-------- Data shown --------

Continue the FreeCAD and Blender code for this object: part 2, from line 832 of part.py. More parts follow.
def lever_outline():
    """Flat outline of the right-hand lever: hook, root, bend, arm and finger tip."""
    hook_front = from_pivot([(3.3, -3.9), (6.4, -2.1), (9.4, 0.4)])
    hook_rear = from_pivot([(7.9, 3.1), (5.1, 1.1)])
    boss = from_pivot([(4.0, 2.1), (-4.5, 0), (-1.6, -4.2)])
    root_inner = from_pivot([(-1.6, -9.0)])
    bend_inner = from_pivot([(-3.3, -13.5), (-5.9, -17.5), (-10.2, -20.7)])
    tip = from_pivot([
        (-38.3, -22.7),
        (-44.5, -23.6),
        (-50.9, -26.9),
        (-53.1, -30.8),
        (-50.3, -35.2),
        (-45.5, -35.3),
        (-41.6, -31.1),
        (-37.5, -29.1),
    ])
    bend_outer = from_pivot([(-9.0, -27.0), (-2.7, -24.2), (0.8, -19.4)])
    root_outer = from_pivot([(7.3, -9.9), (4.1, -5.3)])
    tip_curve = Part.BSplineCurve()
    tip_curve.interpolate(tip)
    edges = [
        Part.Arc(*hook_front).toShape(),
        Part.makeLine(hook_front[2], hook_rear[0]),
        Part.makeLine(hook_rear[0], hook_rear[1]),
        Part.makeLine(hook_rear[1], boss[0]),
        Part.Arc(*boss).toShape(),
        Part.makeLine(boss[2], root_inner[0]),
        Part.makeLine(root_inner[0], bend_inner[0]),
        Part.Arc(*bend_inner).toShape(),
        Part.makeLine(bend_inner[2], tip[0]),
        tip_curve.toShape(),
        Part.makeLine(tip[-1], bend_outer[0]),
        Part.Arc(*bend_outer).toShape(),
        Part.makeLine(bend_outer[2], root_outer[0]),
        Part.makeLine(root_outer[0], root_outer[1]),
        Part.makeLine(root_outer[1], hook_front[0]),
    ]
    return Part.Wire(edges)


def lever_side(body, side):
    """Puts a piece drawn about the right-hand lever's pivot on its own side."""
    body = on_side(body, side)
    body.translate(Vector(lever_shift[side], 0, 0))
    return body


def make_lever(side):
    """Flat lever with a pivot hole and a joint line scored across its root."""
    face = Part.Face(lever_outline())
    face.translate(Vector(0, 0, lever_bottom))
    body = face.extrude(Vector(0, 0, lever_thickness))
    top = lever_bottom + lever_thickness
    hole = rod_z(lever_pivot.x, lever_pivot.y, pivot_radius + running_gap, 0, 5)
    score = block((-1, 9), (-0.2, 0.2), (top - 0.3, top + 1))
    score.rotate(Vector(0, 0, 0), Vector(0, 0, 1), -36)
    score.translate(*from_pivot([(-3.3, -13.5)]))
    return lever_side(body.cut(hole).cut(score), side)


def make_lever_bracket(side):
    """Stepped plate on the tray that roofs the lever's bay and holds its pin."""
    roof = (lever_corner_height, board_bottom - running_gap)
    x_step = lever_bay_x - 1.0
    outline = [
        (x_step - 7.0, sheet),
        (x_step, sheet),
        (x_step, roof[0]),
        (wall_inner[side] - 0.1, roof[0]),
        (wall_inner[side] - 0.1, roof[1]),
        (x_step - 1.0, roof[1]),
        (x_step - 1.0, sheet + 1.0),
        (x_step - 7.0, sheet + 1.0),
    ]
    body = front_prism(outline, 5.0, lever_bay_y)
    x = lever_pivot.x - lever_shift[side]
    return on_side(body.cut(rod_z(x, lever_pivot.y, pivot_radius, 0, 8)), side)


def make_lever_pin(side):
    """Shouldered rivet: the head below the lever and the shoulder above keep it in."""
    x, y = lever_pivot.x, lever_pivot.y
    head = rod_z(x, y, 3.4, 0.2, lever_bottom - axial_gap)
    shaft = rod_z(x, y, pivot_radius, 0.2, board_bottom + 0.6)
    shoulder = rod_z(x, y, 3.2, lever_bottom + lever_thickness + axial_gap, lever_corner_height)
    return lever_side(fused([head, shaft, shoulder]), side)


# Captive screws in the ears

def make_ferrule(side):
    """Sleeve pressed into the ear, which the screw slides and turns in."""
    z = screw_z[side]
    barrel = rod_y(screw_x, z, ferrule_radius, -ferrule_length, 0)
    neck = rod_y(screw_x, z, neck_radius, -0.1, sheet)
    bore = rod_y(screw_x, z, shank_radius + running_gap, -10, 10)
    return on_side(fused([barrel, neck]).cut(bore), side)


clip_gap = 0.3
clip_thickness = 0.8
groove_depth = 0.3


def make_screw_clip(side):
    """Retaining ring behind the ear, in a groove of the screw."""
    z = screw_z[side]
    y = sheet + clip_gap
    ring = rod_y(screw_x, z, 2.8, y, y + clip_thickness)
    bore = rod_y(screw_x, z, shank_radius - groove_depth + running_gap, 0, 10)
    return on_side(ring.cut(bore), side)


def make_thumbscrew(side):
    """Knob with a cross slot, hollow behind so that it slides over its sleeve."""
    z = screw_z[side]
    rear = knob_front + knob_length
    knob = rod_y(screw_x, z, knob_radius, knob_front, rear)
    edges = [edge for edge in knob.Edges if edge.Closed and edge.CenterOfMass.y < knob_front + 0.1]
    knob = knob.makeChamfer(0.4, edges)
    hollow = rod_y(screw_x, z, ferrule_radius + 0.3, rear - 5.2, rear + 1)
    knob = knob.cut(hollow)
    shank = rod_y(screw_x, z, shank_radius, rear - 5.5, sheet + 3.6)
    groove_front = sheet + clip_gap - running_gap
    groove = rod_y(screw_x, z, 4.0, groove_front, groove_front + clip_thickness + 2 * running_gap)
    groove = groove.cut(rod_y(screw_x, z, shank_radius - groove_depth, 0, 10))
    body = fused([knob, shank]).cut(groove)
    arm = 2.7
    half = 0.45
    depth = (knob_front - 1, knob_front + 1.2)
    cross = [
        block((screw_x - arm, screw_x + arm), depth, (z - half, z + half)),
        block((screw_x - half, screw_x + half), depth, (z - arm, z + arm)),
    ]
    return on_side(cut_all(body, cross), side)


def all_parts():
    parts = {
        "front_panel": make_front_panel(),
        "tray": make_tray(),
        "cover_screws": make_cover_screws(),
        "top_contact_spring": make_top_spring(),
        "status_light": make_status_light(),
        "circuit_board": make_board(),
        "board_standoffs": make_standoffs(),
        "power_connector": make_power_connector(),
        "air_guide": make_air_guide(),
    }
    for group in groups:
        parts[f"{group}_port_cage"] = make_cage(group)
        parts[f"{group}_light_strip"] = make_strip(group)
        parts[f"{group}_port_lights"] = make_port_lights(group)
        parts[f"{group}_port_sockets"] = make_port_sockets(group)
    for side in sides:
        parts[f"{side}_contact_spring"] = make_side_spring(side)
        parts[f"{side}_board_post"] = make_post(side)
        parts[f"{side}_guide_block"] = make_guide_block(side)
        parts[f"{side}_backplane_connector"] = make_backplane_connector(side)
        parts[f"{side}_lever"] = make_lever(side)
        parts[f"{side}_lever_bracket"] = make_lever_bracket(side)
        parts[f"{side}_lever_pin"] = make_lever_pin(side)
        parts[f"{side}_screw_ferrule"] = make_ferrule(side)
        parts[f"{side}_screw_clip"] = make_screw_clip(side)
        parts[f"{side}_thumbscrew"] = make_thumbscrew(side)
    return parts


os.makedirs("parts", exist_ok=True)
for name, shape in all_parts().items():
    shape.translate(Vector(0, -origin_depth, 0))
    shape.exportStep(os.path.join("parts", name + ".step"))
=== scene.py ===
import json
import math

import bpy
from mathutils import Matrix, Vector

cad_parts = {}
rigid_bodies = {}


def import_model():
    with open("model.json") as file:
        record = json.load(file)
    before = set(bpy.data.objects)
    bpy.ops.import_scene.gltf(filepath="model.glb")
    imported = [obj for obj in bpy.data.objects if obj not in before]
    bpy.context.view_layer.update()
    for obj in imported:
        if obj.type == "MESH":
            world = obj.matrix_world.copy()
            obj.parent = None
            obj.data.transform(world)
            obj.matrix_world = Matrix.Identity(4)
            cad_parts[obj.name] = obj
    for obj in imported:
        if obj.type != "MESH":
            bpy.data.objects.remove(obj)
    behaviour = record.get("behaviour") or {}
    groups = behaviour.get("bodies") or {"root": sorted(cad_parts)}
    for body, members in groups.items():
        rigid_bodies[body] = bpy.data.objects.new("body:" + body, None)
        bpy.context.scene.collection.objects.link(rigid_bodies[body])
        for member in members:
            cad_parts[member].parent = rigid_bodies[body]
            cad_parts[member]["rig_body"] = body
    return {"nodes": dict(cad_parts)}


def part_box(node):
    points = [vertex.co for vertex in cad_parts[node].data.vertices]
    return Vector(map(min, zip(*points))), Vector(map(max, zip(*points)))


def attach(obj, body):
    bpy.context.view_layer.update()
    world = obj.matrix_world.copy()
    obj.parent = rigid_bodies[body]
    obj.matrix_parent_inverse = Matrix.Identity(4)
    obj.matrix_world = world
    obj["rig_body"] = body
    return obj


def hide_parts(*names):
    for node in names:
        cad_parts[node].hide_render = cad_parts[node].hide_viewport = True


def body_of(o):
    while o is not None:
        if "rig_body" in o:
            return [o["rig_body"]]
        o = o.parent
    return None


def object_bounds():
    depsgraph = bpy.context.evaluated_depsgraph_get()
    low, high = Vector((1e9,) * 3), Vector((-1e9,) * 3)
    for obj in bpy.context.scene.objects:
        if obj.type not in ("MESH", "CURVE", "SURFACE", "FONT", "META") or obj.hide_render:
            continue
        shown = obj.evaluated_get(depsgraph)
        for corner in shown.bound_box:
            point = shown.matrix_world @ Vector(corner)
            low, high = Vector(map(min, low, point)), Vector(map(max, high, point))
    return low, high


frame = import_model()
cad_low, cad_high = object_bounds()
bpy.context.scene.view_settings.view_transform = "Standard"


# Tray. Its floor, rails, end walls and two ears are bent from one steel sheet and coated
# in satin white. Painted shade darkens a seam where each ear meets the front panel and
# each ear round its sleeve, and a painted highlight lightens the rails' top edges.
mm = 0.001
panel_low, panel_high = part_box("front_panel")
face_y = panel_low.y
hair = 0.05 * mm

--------

* _Request_: Scan the listing above and copy all lines containing the word "before".

* _Output below_:
    before = set(bpy.data.objects)
    imported = [obj for obj in bpy.data.objects if obj not in before]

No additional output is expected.